- Exercise description
Copy exactly the lines from the one containing "the cable gland" through the one containing "obj.data.transform(world)", both included, and nothing else.

- Items
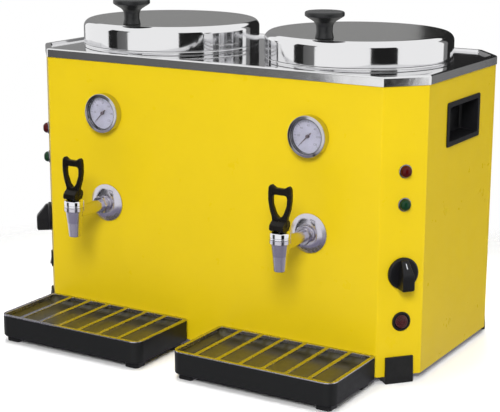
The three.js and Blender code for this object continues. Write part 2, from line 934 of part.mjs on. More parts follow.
// Slot between the handle's cheeks that clears the stem over the whole swing
function stemSlot() {
  const half = stem_radius + seat_gap;
  const reach = 2 * (cam_base + cam_lift);
  const swing = (handle_swing + slot_spare_swing) * degree;
  const along = [-Math.sin(swing), -Math.cos(swing)];
  const across = [-Math.cos(swing), Math.sin(swing)];
  return outline([
    [half, 0],
    [half, -reach],
    [0, -reach],
    [along[0] * reach, along[1] * reach],
    [along[0] * reach + across[0] * half, along[1] * reach + across[1] * half],
    [across[0] * half, across[1] * half],
    [0, half],
  ]);
}

// Front outline of the handle: neck, two limbs that swell upwards, two horns and the bar between
function handleOutline() {
  const neck = handle_neck_width / 2;
  const wide = handle_width / 2;
  const top = handle_height;
  const bar = top - handle_horn;
  const right = new THREE.SplineCurve(points([
    [neck, -cam_base / 2],
    [neck, cam_base],
    ...handle_side_shares.map(([x, y]) => [wide * x, top * y]),
    ...handle_dip_shares.map(([x, y]) => [wide * x, bar + handle_horn * y]),
  ]));
  const half = right.getPoints(4 * arc_steps - 1).map((p) => [p.x, p.y]);
  const mirrored = half.map(([x, y]) => [-x, y]).reverse();
  const shape = outline([...half, ...mirrored]);
  const hole_top = bar - handle_bar;
  const low = hole_top - handle_loop;
  const hole_wide = wide - handle_limb;
  const edge = new THREE.SplineCurve(points([
    [0, low],
    ...loop_side_shares.map(([x, y]) => [hole_wide * x, low + handle_loop * y]),
    [0, hole_top],
  ]));
  const hole_half = edge.getPoints(2 * arc_steps + 1).map((p) => [p.x, p.y]);
  const hole_mirrored = hole_half.slice(1, -1).map(([x, y]) => [-x, y]).reverse();
  shape.holes.push(new THREE.Path(points([...hole_half, ...hole_mirrored])));
  return shape;
}

function tapHandle(name, side) {
  const loop = alongY(softSlab(handleOutline(), -handle_thick / 2, handle_thick / 2, handle_round));
  const half = handle_neck_width / 2;
  const cam = alongX(slab(camOutline(), -half, half));
  const slot_half = stem_radius + seat_gap;
  const slot = alongX(slab(stemSlot(), -slot_half, slot_half));
  const eye_room = alongX(bored(stem_eye_radius, -slot_half, slot_half));
  // The lower edge of the loop's plate is kept inside the cam's height
  const trim = block(2 * half, 2 * cam_base, cam_base, 0, 0, -cam_base - cam_base / 2);
  const pin = alongX(rod(handle_pin_radius, -half + overrun, half - overrun, tiny_facets));
  const body = cut(joined(loop, cam), slot, eye_room, trim).add(toSolid(pin));
  const mesh = onTap(toMesh(name, body, black_plastic), side);
  mesh.position.z += pin_level;
  return mesh;
}

// Indicator lamp: a flanged barrel through the wall and a domed lens seated on the flange
function lampBezel(name, spot) {
  const cavity = clear(lamp_spigot_radius);
  const profile = [
    [0, -lamp_body_depth],
    [lamp_body_radius, -lamp_body_depth],
    [lamp_body_radius, seat_gap],
    [lamp_flange_radius, seat_gap],
    [lamp_flange_radius, lamp_flange_thick * lamp_flange_share],
    [lamp_flange_radius - lamp_flange_thick * (1 - lamp_flange_share), lamp_flange_thick],
    [cavity, lamp_flange_thick],
    [cavity, -lamp_spigot_depth - seat_gap],
    [0, -lamp_spigot_depth - seat_gap],
  ];
  return standOn(toMesh(name, toSolid(turned(profile, small_facets)), chrome), spot);
}

function lampLens(name, spot, material) {
  const low = lamp_flange_thick + seat_gap;
  const dome = [];
  for (let i = 0; i <= arc_steps; i += 1) {
    const angle = (quarter_turn * i) / arc_steps;
    dome.push([lamp_lens_radius * Math.cos(angle), low + lamp_lens_rise * Math.sin(angle)]);
  }
  dome[dome.length - 1][0] = 0;
  const profile = [
    [0, -lamp_spigot_depth],
    [lamp_spigot_radius, -lamp_spigot_depth],
    [lamp_spigot_radius, low],
    ...dome,
  ];
  return standOn(toMesh(name, toSolid(turned(profile, small_facets)), material), spot);
}

// Thermostat behind the corner face: a case, a bush through the wall and the shaft
function thermostatBody(name, spot) {
  const face = -sheet - seat_gap;
  const body = joined(
    block(stat_width, stat_height, stat_depth, 0, 0, face - stat_depth / 2),
    rod(bush_radius, face - overrun, seat_gap),
    rod(shaft_radius, face - overrun, shaft_length, tiny_facets),
  );
  return standOn(toMesh(name, body, grey_metal), spot);
}

// Control knob: a round skirt and a wedge grip that slants down to its pointer end
function thermostatKnob(name, spot) {
  const low = 2 * seat_gap;
  const skirt = turned([
    [0, low],
    [dial_knob_radius, low],
    [dial_knob_radius, low + dial_knob_skirt - dial_knob_slope / 2],
    [dial_knob_radius - dial_knob_slope, low + dial_knob_skirt],
    [0, low + dial_knob_skirt],
  ], plain_facets);
  const reach = dial_knob_radius - dial_knob_slope;
  const back = outline([
    [-dial_knob_radius, low],
    [-dial_knob_radius, grip_height - dial_knob_slope],
    [-reach, grip_height],
    [0, grip_height],
    [reach, grip_nose_height],
    [reach, low],
  ]);
  const plan = outline([
    [-grip_width / 2, -dial_knob_radius],
    [grip_width / 2, -dial_knob_radius],
    [grip_width / 2, 0],
    [grip_nose_width / 2, reach],
    [-grip_nose_width / 2, reach],
    [-grip_width / 2, 0],
  ]);
  // The side outline is drawn as Y and Z and extruded along X
  const side = alongX(slab(back, -dial_knob_radius, dial_knob_radius));
  const grip = toSolid(side)
    .intersect(toSolid(softSlab(plan, 0, grip_height + overrun, seat_gap)))
    .intersect(toSolid(rod(dial_knob_radius, low, grip_height + overrun, plain_facets)));
  const bore = bored(shaft_radius, 0, shaft_length + seat_gap, tiny_facets);
  const body = cut(toSolid(skirt).add(grip), bore);
  return standOn(toMesh(name, body, black_plastic), spot);
}

// Round switch: bezel outside, can through the wall, cavity for the rocker
function switchBody(name, spot) {
  const tilt = rocker_tilt * degree;
  const cavity = clear(rocker_radius * Math.cos(tilt) + rocker_depth * Math.sin(tilt), plain_facets);
  const floor = -rocker_depth - rocker_radius * Math.sin(tilt) - rocker_room;
  const profile = [
    [0, -switch_can_depth],
    [switch_can_radius, -switch_can_depth],
    [switch_can_radius, seat_gap],
    [switch_bezel_radius, seat_gap],
    [switch_bezel_radius, switch_bezel_thick / 2],
    [switch_bezel_radius - switch_bezel_thick / 2, switch_bezel_thick],
    [cavity, switch_bezel_thick],
    [cavity, floor],
    [0, floor],
  ];
  return standOn(toMesh(name, toSolid(turned(profile, plain_facets)), black_plastic), spot);
}

// Rocker: a round button whose face is folded along its axis, resting with one side pressed
function switchRocker(name, spot) {
  const fold = rocker_radius * Math.tan(rocker_tilt * degree);
  const section = outline([
    [-rocker_radius, -rocker_depth],
    [rocker_radius, -rocker_depth],
    [rocker_radius, rocker_rise],
    [0, rocker_rise - fold],
    [-rocker_radius, rocker_rise],
  ]);
  const bar = alongX(slab(section, -rocker_radius, rocker_radius));
  const round = rod(rocker_radius, -rocker_depth - overrun, rocker_rise + overrun);
  const body = toSolid(bar).intersect(toSolid(round));
  const data = toMesh(name, body, red_lens);
  data.geometry.rotateX(-rocker_tilt * degree);
  return standOn(data, spot);
}

// Hand grip: a rounded frame outside the wall and a square-cornered pocket behind it
function sideGrip(name, side) {
  const pocket_width = grip_frame_width - 2 * grip_frame_border;
  const pocket_height = grip_frame_height - 2 * grip_frame_border;
  const frame = slab(
    roundedRectangle(grip_frame_width, grip_frame_height, grip_frame_round),
    seat_gap, seat_gap + grip_frame_thick,
  );
  const outer = block(
    pocket_width, pocket_height, grip_pocket_depth + grip_frame_thick,
    0, 0, (grip_frame_thick - grip_pocket_depth) / 2,
  );
  const inner = block(
    pocket_width - 2 * grip_wall, pocket_height - 2 * grip_wall, grip_pocket_depth,
    0, 0, grip_wall - grip_pocket_depth / 2,
  );
  return standOn(toMesh(name, cut(joined(frame, outer), inner), black_plastic), sideSpot(side));
}

function onTraySpot(mesh, side) {
  mesh.position.set(side * tray_x, -tray_back_gap - tray_depth / 2, 0);
  return mesh;
}

// Outline of a tray moved inwards by an inset, with rounder corners in front than at the back
function trayOutline(inset) {
  const width = tray_width - 2 * inset;
  const depth = tray_depth - 2 * inset;
  return roundedRectangle(width, depth, tray_round - inset, tray_back_round - inset);
}

// Drip tray: a shallow basin with a skirt below it, on four corner feet
function dripTray(name, side) {
  const top = tray_height - grille_sheet - seat_gap;
  const floor = tray_height - tray_basin;
  const inner = trayOutline(tray_wall);
  const shell = cut(
    toSolid(slab(trayOutline(0), tray_foot_height, top)),
    slab(inner, floor, top + overrun),
    slab(inner, tray_foot_height - overrun, floor - tray_wall),
  );
  const foot_height = floor - tray_wall / 2;
  const feet = [];
  for (const x of [-1, 1]) {
    for (const y of [-1, 1]) {
      const reach = tray_foot_inset + tray_foot_size / 2;
      feet.push(block(
        tray_foot_size, tray_foot_size, foot_height,
        x * (tray_width / 2 - reach), y * (tray_depth / 2 - reach), foot_height / 2,
      ));
    }
  }
  return onTraySpot(toMesh(name, shell.add(joined(...feet)), black_plastic), side);
}

// Grille: a slotted steel plate on the tray's rim, with four lips turned down inside the tray's wall
function dripGrille(name, side) {
  const lip_inset = tray_wall + seat_gap + grille_sheet / 2;
  const lip_middle = tray_height - grille_lip / 2;
  const lips = [];
  for (const end of [-1, 1]) {
    lips.push(
      block(
        tray_width - 2 * tray_round, grille_sheet, grille_lip,
        0, end * (tray_depth / 2 - lip_inset), lip_middle,
      ),
      block(
        grille_sheet, tray_depth - 2 * tray_round, grille_lip,
        end * (tray_width / 2 - lip_inset), 0, lip_middle,
      ),
    );
  }
  const span = tray_width - 2 * grille_border;
  const slot = (span - (grille_slots - 1) * grille_bar) / grille_slots;
  const slots = [];
  for (let i = 0; i < grille_slots; i += 1) {
    const x = -span / 2 + slot / 2 + i * (slot + grille_bar);
    slots.push(block(slot, tray_depth - 2 * grille_border, tray_height, x, 0, tray_height));
  }
  const plate = slab(trayOutline(0), tray_height - grille_sheet, tray_height);
  const body = cut(joined(plate, ...lips), ...slots);
  return onTraySpot(toMesh(name, body, polished_steel), side);
}

// Cast heating plate clamped under the well, its lower face sunk inside a rim
function heater(name, side) {
  const top = well_floor - sheet - seat_gap;
  const low = top - heater_thick;
  const profile = [
    [0, low + heater_groove],
    [heater_radius - heater_rim - heater_groove, low + heater_groove],
    [heater_radius - heater_rim, low],
    [heater_radius, low],
    [heater_radius, top],
    [0, top],
  ];
  const mesh = toMesh(name, toSolid(turned(profile, plain_facets)), grey_metal);
  mesh.position.set(side * well_x, well_setback, 0);
  return mesh;
}

function sideSet(word, side) {
  const red = cornerSpot(side, red_lamp_height);
  const green = cornerSpot(side, green_lamp_height);
  const stat = cornerSpot(side, thermostat_height);
  const power = cornerSpot(side, switch_height);
  return [
    well(`well_${word}`, side),
    heater(`heater_${word}`, side),
    lid(`lid_${word}`, side),
    lidKnob(`lid_knob_${word}`, side),
    lidHinge(`lid_hinge_${word}`, side),
    gaugeCase(`gauge_case_${word}`, side),
    gaugeGlass(`gauge_glass_${word}`, side),
    gaugeNeedle(`gauge_needle_${word}`, side),
    tapBody(`tap_body_${word}`, side),
    tapRosette(`tap_rosette_${word}`, side),
    tapNut(`tap_nut_${word}`, side),
    tapBonnet(`tap_bonnet_${word}`, side),
    tapStem(`tap_stem_${word}`, side),
    tapHandle(`tap_handle_${word}`, side),
    lampBezel(`red_lamp_bezel_${word}`, red),
    lampLens(`red_lamp_lens_${word}`, red, red_lens),
    lampBezel(`green_lamp_bezel_${word}`, green),
    lampLens(`green_lamp_lens_${word}`, green, green_lens),
    thermostatBody(`thermostat_body_${word}`, stat),
    thermostatKnob(`thermostat_knob_${word}`, stat),
    switchBody(`switch_body_${word}`, power),
    switchRocker(`switch_rocker_${word}`, power),
    sideGrip(`side_grip_${word}`, side),
    cornerFoot(`foot_front_${word}`, side, "front"),
    cornerFoot(`foot_rear_${word}`, side, "rear"),
    dripTray(`drip_tray_${word}`, side),
    dripGrille(`drip_grille_${word}`, side),
  ];
}

const dispenser = new THREE.Group();
dispenser.add(casingWrap(), backPanel(), cableGland(), basePlate(), topTray());
dispenser.add(...sideSet("left", -1), ...sideSet("right", 1));

// The origin is the middle of the footprint, from the front of the drip trays to the cable gland
const foremost = -tray_back_gap - tray_depth;
const rearmost = casing_depth + gland_dome;
dispenser.position.y = -(foremost + rearmost) / 2;

export default dispenser;
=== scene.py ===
"""Twin-well milk dispenser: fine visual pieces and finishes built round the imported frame.

Shapes are drawn in millimetres in a frame of their own and are then placed in the row frame, in metres.
Places are given from the foot of the front panel: X to the right, Y to the back, Z up from the table.
"""

import json
import logging
import math
from dataclasses import dataclass
from enum import Enum
from typing import Callable, Sequence

import bmesh
import bpy
from mathutils import Matrix, Vector

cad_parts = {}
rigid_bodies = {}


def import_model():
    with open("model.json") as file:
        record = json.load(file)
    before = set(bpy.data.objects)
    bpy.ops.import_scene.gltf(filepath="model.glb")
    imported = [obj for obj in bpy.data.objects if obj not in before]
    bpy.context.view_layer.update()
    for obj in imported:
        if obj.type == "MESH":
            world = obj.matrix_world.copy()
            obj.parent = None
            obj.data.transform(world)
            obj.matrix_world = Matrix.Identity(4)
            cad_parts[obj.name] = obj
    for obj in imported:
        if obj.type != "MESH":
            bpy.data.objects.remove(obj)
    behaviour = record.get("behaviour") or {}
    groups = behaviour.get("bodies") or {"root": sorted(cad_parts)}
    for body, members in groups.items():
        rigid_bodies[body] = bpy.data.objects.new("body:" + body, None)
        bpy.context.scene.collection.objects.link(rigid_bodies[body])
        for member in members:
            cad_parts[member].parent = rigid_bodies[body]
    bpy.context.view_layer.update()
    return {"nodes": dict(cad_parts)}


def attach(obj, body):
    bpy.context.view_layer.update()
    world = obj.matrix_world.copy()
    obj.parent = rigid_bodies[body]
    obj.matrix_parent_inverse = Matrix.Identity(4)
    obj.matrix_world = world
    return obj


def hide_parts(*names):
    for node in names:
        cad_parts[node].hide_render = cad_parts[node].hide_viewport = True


LOG = logging.getLogger("dispenser")
MM = 0.001
FRONT_Y = -97.2
SPOT_ATTRIBUTE = "piece_spot"
CABINET = "cabinet"
CREASE_DEGREES = 32.0
# An edge whose faces turn by more than this, in radians, is sharp
SHARP_ANGLE = 0.6
# Points this near to the axis, in millimetres, lie on it, and points this near to each other become one
AXIS_REACH = 1e-5
WELD_REACH = 1e-4
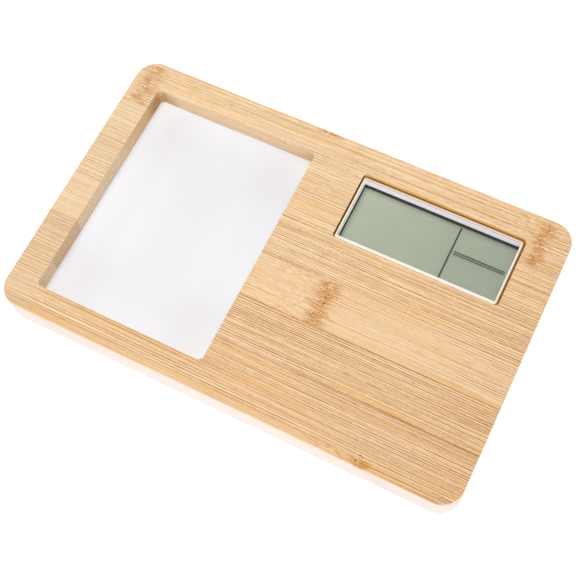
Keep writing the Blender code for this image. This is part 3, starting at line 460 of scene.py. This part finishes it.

- Response to this task
// The origin is the middle of the footprint, from the front of the drip trays to the cable gland
const foremost = -tray_back_gap - tray_depth;
const rearmost = casing_depth + gland_dome;
dispenser.position.y = -(foremost + rearmost) / 2;

export default dispenser;
=== scene.py ===
"""Twin-well milk dispenser: fine visual pieces and finishes built round the imported frame.

Shapes are drawn in millimetres in a frame of their own and are then placed in the row frame, in metres.
Places are given from the foot of the front panel: X to the right, Y to the back, Z up from the table.
"""

import json
import logging
import math
from dataclasses import dataclass
from enum import Enum
from typing import Callable, Sequence

import bmesh
import bpy
from mathutils import Matrix, Vector

cad_parts = {}
rigid_bodies = {}


def import_model():
    with open("model.json") as file:
        record = json.load(file)
    before = set(bpy.data.objects)
    bpy.ops.import_scene.gltf(filepath="model.glb")
    imported = [obj for obj in bpy.data.objects if obj not in before]
    bpy.context.view_layer.update()
    for obj in imported:
        if obj.type == "MESH":
            world = obj.matrix_world.copy()
            obj.parent = None
            obj.data.transform(world)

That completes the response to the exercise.